Nos lo tienen dicho: las religiones atizan los conflictos políticos, cuando no los crean; hay que evitar toda injerencia de las ideas y movimientos religiosos en la vida pública; los clérigos deben quedarse en el templo, sin interferir con sus pronunciamientos en la esfera civil; y los políticos tienen que olvidarse de sus creencias al hacer las leyes. Pero ahora resulta que si los que salen a la calle son budistas, llevan túnica granate y la cabeza rapada, y protestan contra una junta militar, son unos héroes cívicos. La “revolución de los monjes” en Myanmar está siendo jaleada con entusiasmo también por la prensa y los poderes más alérgicos a la religión.
Es verdad que la junta militar que desgobierna en Birmania desde hace 45 años es de lo más impresentable que queda en Asia. No hay que olvidar tampoco que en estas décadas ha reprimido todos los intentos de oposición, llegando a anular las elecciones que ganó en 1990 Aung San Suu Kyi, la premio Nobel de la Paz sometida a arresto domiciliario. Pero el hecho de que ahora la protesta esté encabezada por los monjes budistas es un signo significativo de que la religión puede ser un factor decisivo en la democratización de una sociedad.
El movimiento, que empezó como una protesta contra una elevación del precio del combustible decidida por el gobierno, tomó después un cariz netamente político, para reclamar la democratización del país y la reconciliación nacional. La junta militar ha reaccionado conforme al patrón tradicional de una dictadura: acusa a los monjes de inmiscuirse en la política, de provocar un conflicto, y de intentar subvertir las leyes. Represión violenta y censura informativa son sus únicos recursos.
Por el contrario, la prensa extranjera transmite una visión muy positiva de la postura de los monjes. Se reconoce que son objeto de gran reverencia entre la población birmana, que es altamente devota. Pero esta vez no se critica este clericalismo, ni se acusa a los monjes de intentar imponer sus criterios en la vida civil. Al contrario, se subraya que constituyen “la más alta autoridad moral del país”. Se alaba su valentía, determinación y disciplina, frente a la represión del gobierno. La misma UE, tan reacia a la presencia de lo religioso en la vida pública, ha expresado su “solidaridad y admiración hacia los valerosos monjes y monjas y otros ciudadanos que ejercen su derecho a manifestarse pacíficamente”.

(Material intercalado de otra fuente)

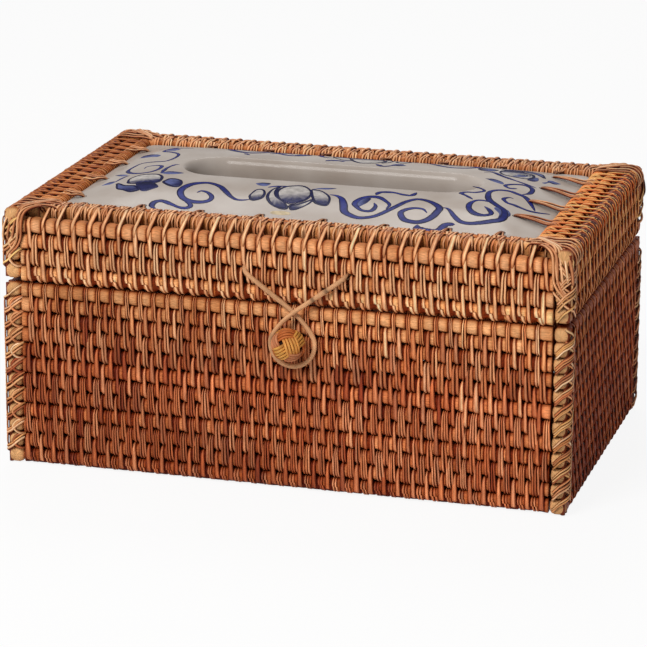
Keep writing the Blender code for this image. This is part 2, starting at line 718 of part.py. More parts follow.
def build_lid(hinge):
    """Wall mats, rim, ledge rods, plate and corner lacing of the lid, all on the hinge."""
    front = cross_mat("lid_front_panel", LID_COURSES, LID_PITCH, INNER_HALF_WIDTH)
    place = (0.0, ROD - HALF_DEPTH, LID_FLOOR)
    front = add_object("lid_front_panel", front, RATTAN_LIGHT, MATT, hinge, place)
    for side in (-1, 1):
        outer = LOOP_HOOK_RADIUS + CANE_RADIUS + CLEARANCE
        groove = groove_ring("loop_groove", LOOP_CORE_RADIUS, outer, LOOP_CANE + 2 * CLEARANCE)
        cut(front, groove, (CLOSURE_X + side * LOOP_ANCHOR, LOOP_AXIS_Y, LOOP_AXIS_Z))
    back = cross_mat("lid_back_panel", LID_COURSES, LID_PITCH, INNER_HALF_WIDTH)
    back = add_object("lid_back_panel", back, RATTAN_LIGHT, MATT, hinge, (0.0, HALF_DEPTH - ROD, LID_FLOOR))
    for index in (-1, 0, 1):
        groove = groove_ring("tie_groove", TIE_CORE_RADIUS, TIE_SWING_RADIUS, TIE_WIDTH + 2 * CLEARANCE)
        cut(back, groove, (index * TIE_SPACING, HINGE_Y, HINGE_Z))
    for name, side in (("lid_left_panel", -1), ("lid_right_panel", 1)):
        mesh = side_mat(name, LID_COURSES, LID_PITCH)
        add_object(name, mesh, RATTAN_LIGHT, MATT, hinge, (side * (HALF_WIDTH - ROD), 0.0, LID_FLOOR))
    build_rim(hinge)
    add_object("ceramic_plate", ceramic_plate("ceramic_plate"), GLAZE, GLOSSY, hinge)
    low, high = LID_FLOOR + LACE_SEAM_MARGIN, LID_TOP - LACE_END_MARGIN
    passes = LID_COURSES - 1
    plans = (("front", -1, low, passes), ("back", 1, low + WALL, passes - 1))
    for face, side_y, start, turns in plans:
        for end, side_x in (("left", -1), ("right", 1)):
            name = "lid_lacing_" + face + "_" + end
            mesh = lacing(name, start, high, turns, side_x, side_y)
            add_object(name, mesh, CANE_PALE, SATIN, hinge)


def build_rim(hinge):
    """The rim's four mitred bars, and the rods under them that the plate lies on."""
    for name, side in (("front", -1), ("back", 1)):
        mesh = rim_bar("lid_rim_" + name, INNER_HALF_WIDTH, INNER_HALF_DEPTH, True, side)
        add_object("lid_rim_" + name, mesh, RATTAN_LIGHT, MATT, hinge, (0.0, 0.0, RIM_Z))
        rod = turned(LEDGE_RADIUS, -LEDGE_HALF_WIDTH, LEDGE_HALF_WIDTH, ROD_SIDES, "X")
        mesh = loft("plate_ledge_" + name, rod)
        place = (0.0, side * LEDGE_HALF_DEPTH, LEDGE_Z)
        add_object("plate_ledge_" + name, mesh, RATTAN_DARK, MATT, hinge, place)
    for name, side in (("left", -1), ("right", 1)):
        mesh = rim_bar("lid_rim_" + name, INNER_HALF_DEPTH, INNER_HALF_WIDTH, False, side)
        add_object("lid_rim_" + name, mesh, RATTAN_LIGHT, MATT, hinge, (0.0, 0.0, RIM_Z))
        half = LEDGE_HALF_DEPTH - LEDGE_RADIUS - CLEARANCE
        mesh = loft("plate_ledge_" + name, turned(LEDGE_RADIUS, -half, half, ROD_SIDES, "Y"))
        place = (side * LEDGE_HALF_WIDTH, 0.0, LEDGE_Z)
        add_object("plate_ledge_" + name, mesh, RATTAN_DARK, MATT, hinge, place)


def build_loop(pivot):
    """The closing loop, one unbroken cane."""
    cane = cane_curve("closure_loop", loop_route(), CANE_RADIUS)
    place = (CLOSURE_X, LOOP_AXIS_Y, LOOP_AXIS_Z)
    add_object("closure_loop", cane, CANE_PALE, SATIN, pivot, place)


clear_scene()
build_body()
build_hinge_ties()
build_knob()
lid_hinge = add_pivot("lid_hinge", (0.0, HINGE_Y, HINGE_Z))
build_lid(lid_hinge)
loop_pivot = add_pivot("loop_pivot", (CLOSURE_X, LOOP_AXIS_Y, LOOP_AXIS_Z), lid_hinge)
build_loop(loop_pivot)
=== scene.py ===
"""Looks of the woven rattan tissue box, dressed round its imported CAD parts.

Sizes are in millimetres here and become metres when a mesh is made.
"""
import math

import bpy
import numpy as np
from mathutils import Matrix, Vector


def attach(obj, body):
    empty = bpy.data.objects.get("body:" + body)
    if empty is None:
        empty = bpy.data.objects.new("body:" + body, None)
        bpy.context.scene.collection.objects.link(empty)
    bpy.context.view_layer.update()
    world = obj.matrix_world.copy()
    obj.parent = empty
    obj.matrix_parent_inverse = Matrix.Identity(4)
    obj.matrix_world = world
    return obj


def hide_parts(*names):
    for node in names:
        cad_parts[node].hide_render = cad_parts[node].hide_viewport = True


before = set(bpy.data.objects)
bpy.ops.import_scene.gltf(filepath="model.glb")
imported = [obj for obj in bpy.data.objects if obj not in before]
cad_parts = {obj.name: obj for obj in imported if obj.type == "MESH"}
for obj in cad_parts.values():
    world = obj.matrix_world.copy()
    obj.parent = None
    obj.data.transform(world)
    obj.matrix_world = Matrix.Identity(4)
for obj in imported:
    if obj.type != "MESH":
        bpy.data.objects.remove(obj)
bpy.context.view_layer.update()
rng = np.random.default_rng(11)

# Sizes of the box: its rods, walls, courses and lid, and where its ties and its loop are

MM = 0.001
ROD = 3.7
HALF_WIDTH = 123.5
HALF_DEPTH = 78.5
INNER_WIDTH = 115.8
INNER_DEPTH = 70.8
BODY_COURSES = 12
BODY_TOP = 82.3
BODY_PITCH = (BODY_TOP - 2 * ROD) / (BODY_COURSES - 1)
LID_FLOOR = BODY_TOP + 0.6
LID_TOP = LID_FLOOR + 31.1
LID_COURSES = 4
LID_PITCH = (LID_TOP - LID_FLOOR - 2 * ROD) / (LID_COURSES - 1)
RIM_RADIUS = 3.15
RIM_PITCH = 5.9
RIM_Z = LID_TOP - RIM_RADIUS
MITRE_GAP = 0.3
TIE_SPACING = 70.0
CLOSURE_X = 6.0
LOOP_ANCHOR = 22.0
LOWEST = 0.06

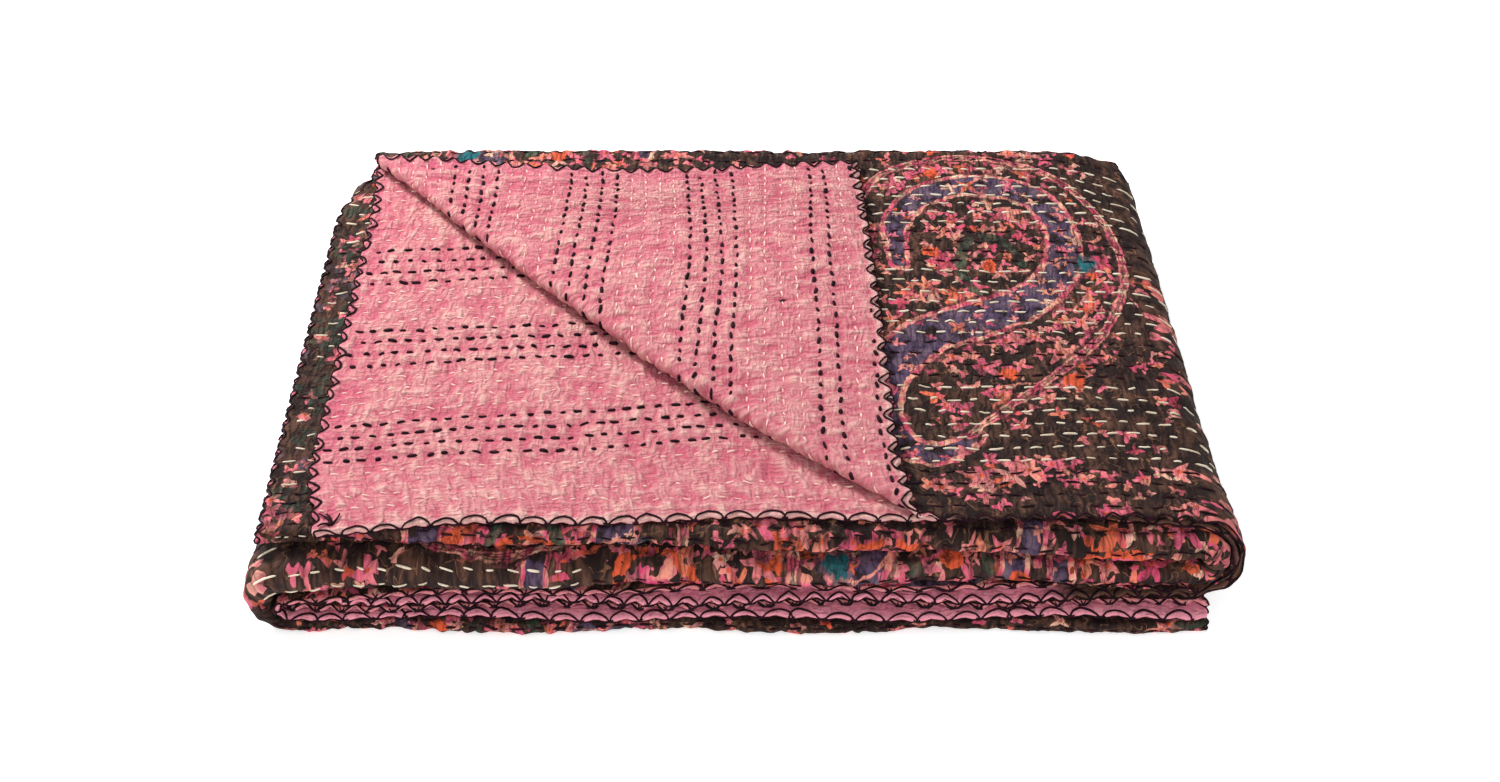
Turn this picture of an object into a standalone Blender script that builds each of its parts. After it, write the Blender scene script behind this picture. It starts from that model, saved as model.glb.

El carácter pacífico de sus protestas desmiente también el cliché de que una fuerte creencia religiosa desemboca en soluciones violentas. En Myanmar estamos viendo lo que también ha ocurrido en otros sitios, desde Filipinas a Polonia: la religión ha movilizado a multitudes para que se opusieran a regímenes dictatoriales, para impulsar transiciones democráticas, apoyar los derechos humanos y buscar la reconciliación nacional. Y si alguna sangre se ha vertido, ha sido por parte de los poderes que se resistían al cambio. Así la inspiración religiosa ha estado en la base de la instauración de la democracia en no pocos regímenes de Latinoamérica, de Europa Central y del Este, y de algunos países de África y Asia.
Esta vez solo la junta militar birmana ha gritado “los monjes, a los monasterios”. Por el contrario, los que quieren el cambio democrático apoyan que los monjes salgan a la calle.
Frente a los que quieren poner la religión en cuarentena, el caso de Myanmar muestra que el futuro de una democracia puede estar mejor asegurado si la religión sigue formando parte del tejido social. Cabe esperar que esta actitud de respeto siga siendo válida cuando se trate de creyentes cristianos en vez de budistas.